Os países e sociedades que se despedem deste indigesto ano
de 2016 estão à deriva. Em gestação está uma nova (des)ordem mundial de
características inquietantes. A partir de
janeiro o calouro Donald Trump assume o comando da Casa Branca e do
maior arsenal nuclear do planeta, que ele pretende incrementar. "Que haja uma corrida
armamentista. Iremos superar a todos", trompeteou o futuro presidente esta
semana.
Trump admira líderes autoritários e acredita ser tão sagaz
quanto o veterano rapozão russo Vladimir Putin. Tem pretensões também
de mostrar à China de Xi Jinping que agora a "América voltará a ser
grande". Embora sejam radicalmente
diferentes no estilo, índole, agenda
política ou na sociedade que representam, os três líderes
têm em comum a exaltação da nação. Perigo à vista para 2017.
"Infeliz a terra que não tem heróis", proclama o
discípulo Andrea em "A vida de Galileo", de Brecht, escrito também
sob o Terceiro Reich, e que recebe do Cientista a devida resposta:
"Infeliz é a terra que precisa de heróis".
Como já escreveu o historiador briComo já escreveu o
historiador britânico Timothy Garton Ash, professor de História Europeia na
Universidade de Oxford, já virou truísmo afirmar que heróis costumam levar nações à guerra enquanto paz e
democracia são preservadas por uma cidadania bem informada e participante. Paz e democracia
exigem, sobretudo, líderes avessos a populismos, norteados primariamente pelo
respeito ao estado de direito, mesmo quando as
leis forem eleitoralmente inconvenientes.
A Europa tem há onze
anos um líder mundial de uma raça quase em extinção. Ou tinha, até a noite
da segunda-feira - a chanceler da Alemanha, Angela Merkel. Firme, poderosa a
bordo de economia nacional sempre robusta, e até agora blindada contra as
concessões eleitoreiras que derrubaram seus vizinhos no continente.
Mas a partir do momento em que o tunisiano Anis Amri embicou
seu caminhão da morte contra os festeiros na praça Breitscheidt, em Berlim, e
conseguiu escapulir por três dias cruzando duas fronteiras até ser morto em
Milão, a Europa democrática e liberal pode ter começado a perder seu principal
eixo. Muito dependerá do resultado das eleições gerais de setembro próximo na Alemanha.

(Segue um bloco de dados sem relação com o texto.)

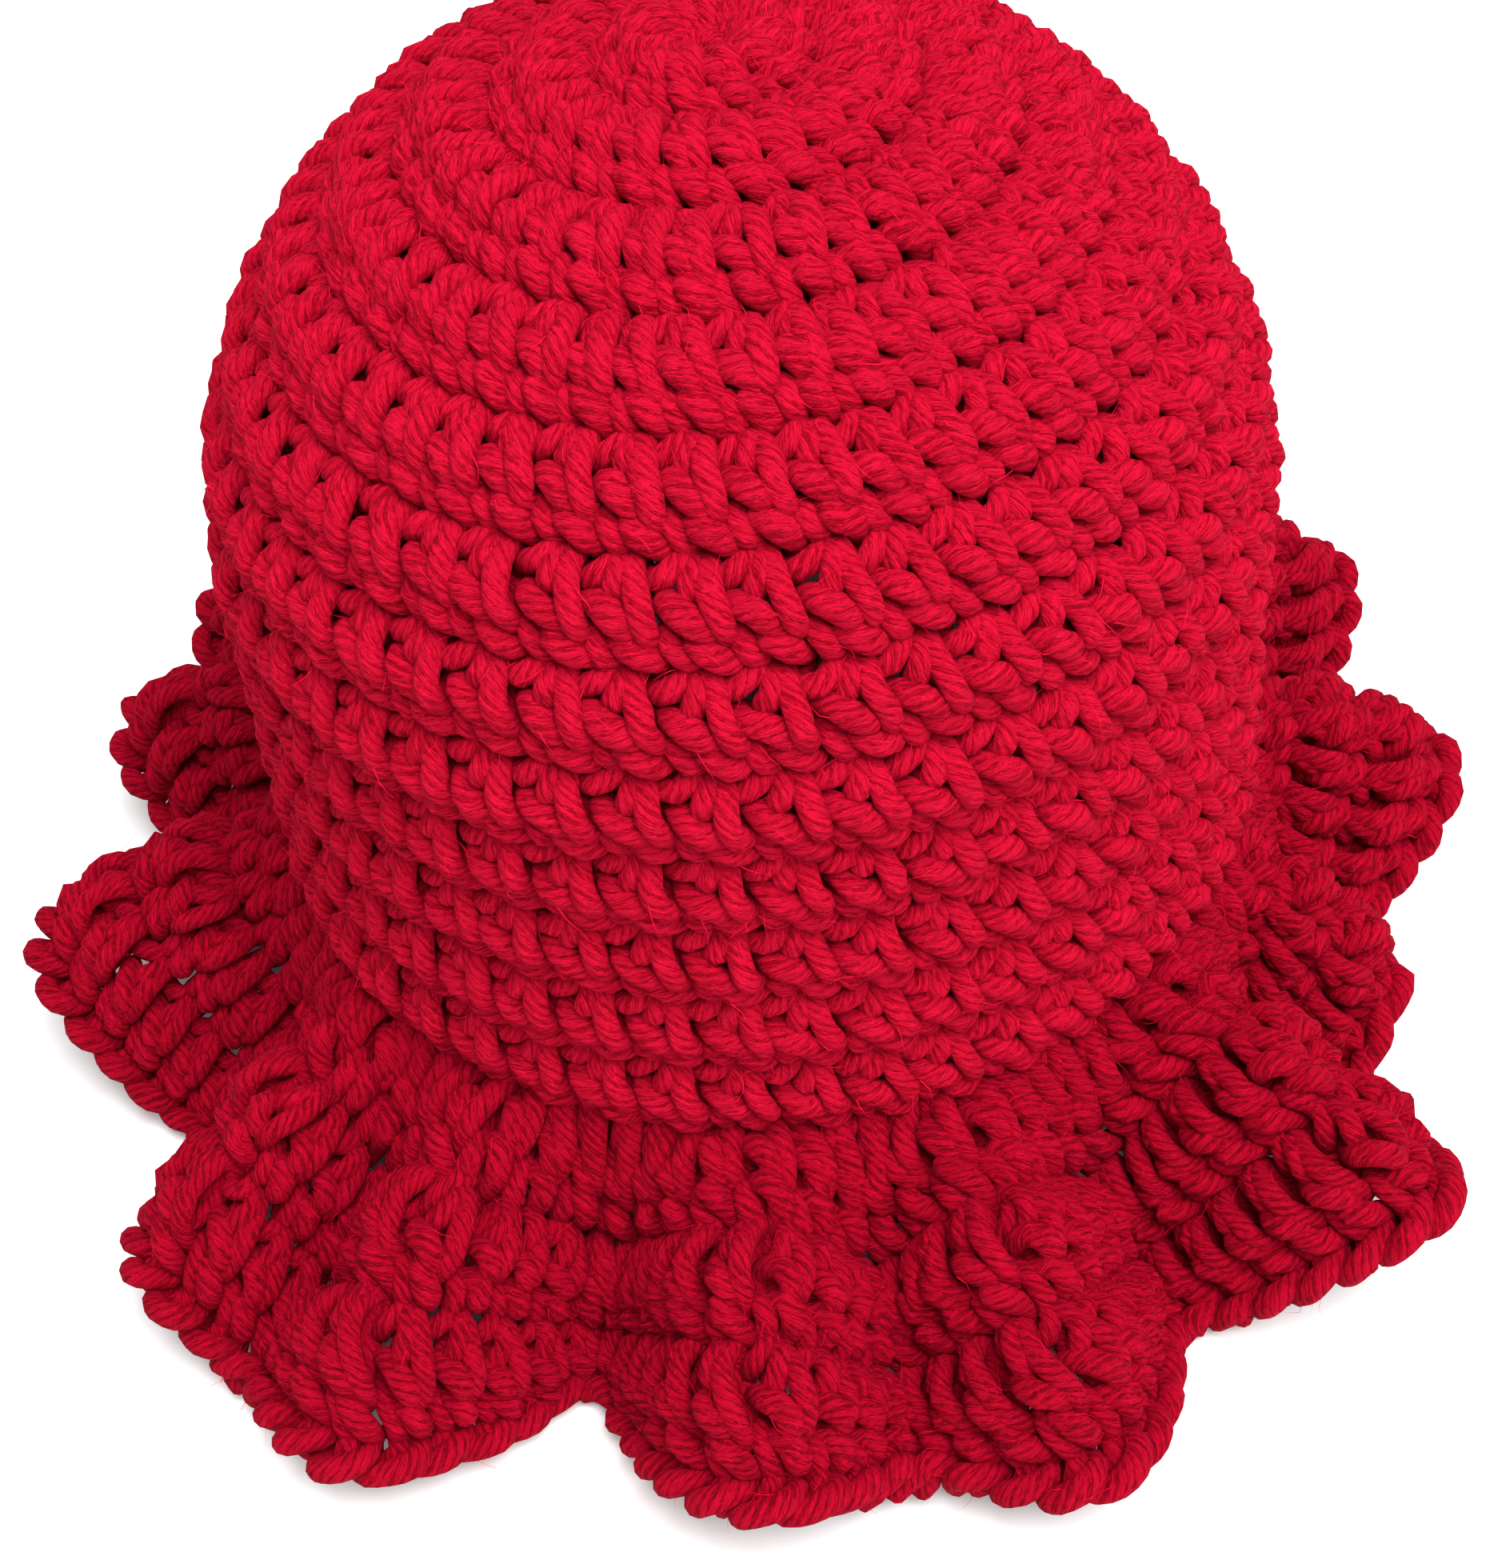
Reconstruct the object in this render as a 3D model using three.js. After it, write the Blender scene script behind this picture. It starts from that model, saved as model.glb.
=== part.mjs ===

Se Merkel vencer pela quarta vez, terá continuidade a
difícil construção de uma sociedade
que ambiciona uma forma de
viver "livre, unida e aberta", como propõe a chanceler.
A firmeza de Merkel
sob pressão é conhecida. Sua alergia a nacionalismos também, tanto quanto seu
inconfundível penteado capacete. Ela sabe que os serviços de inteligência do país escancararam falhas e
deficiências no atentado de Berlim e urge aparelhar-se. Também sabe que ao
abrir as fronteiras para mais de um milhão de refugiados em 2015, ela submeteu
a sociedade alemã a um teste forçado.
Em momento algum, contudo, a estadista cogitou pronunciar
a frase-chavão "Estamos em
guerra", à qual sucumbiram tantos líderes do Primeiro Mundo afetados por
atentados terroristas de grande porte, com as consequências que se conhece.
Declarar guerra ao terror é tão retórico quanto declarar
guerra à criminalidade ou proclamar "vitória" no "Dia D" da
tomada do Morro do Alemão pelas tropas de choque no Rio.
Merkel promete melhor combate aos terroristas e mais
proteção à população, sem flexibilizar
demais as liberdades individuais.
A chanceler sabe que a meta do terrorista, em sua essência,
é aterrorizar matando, e não tomar o poder. Merkel também sabe melhor do que seus pares europeus
e americanos que o inimigo à espreita de falhas da democracia liberal, pronto
para assumir o poder, é outro: algum líder xenófobo populista.
Candidatos não faltam.
E para concluir, um pouco mais de Brecht, em tom mais
otimista:
"General, o homem é útil.
Ele pode voar e ele pode matar.
Mas ele tem um defeito: ele pode pensar."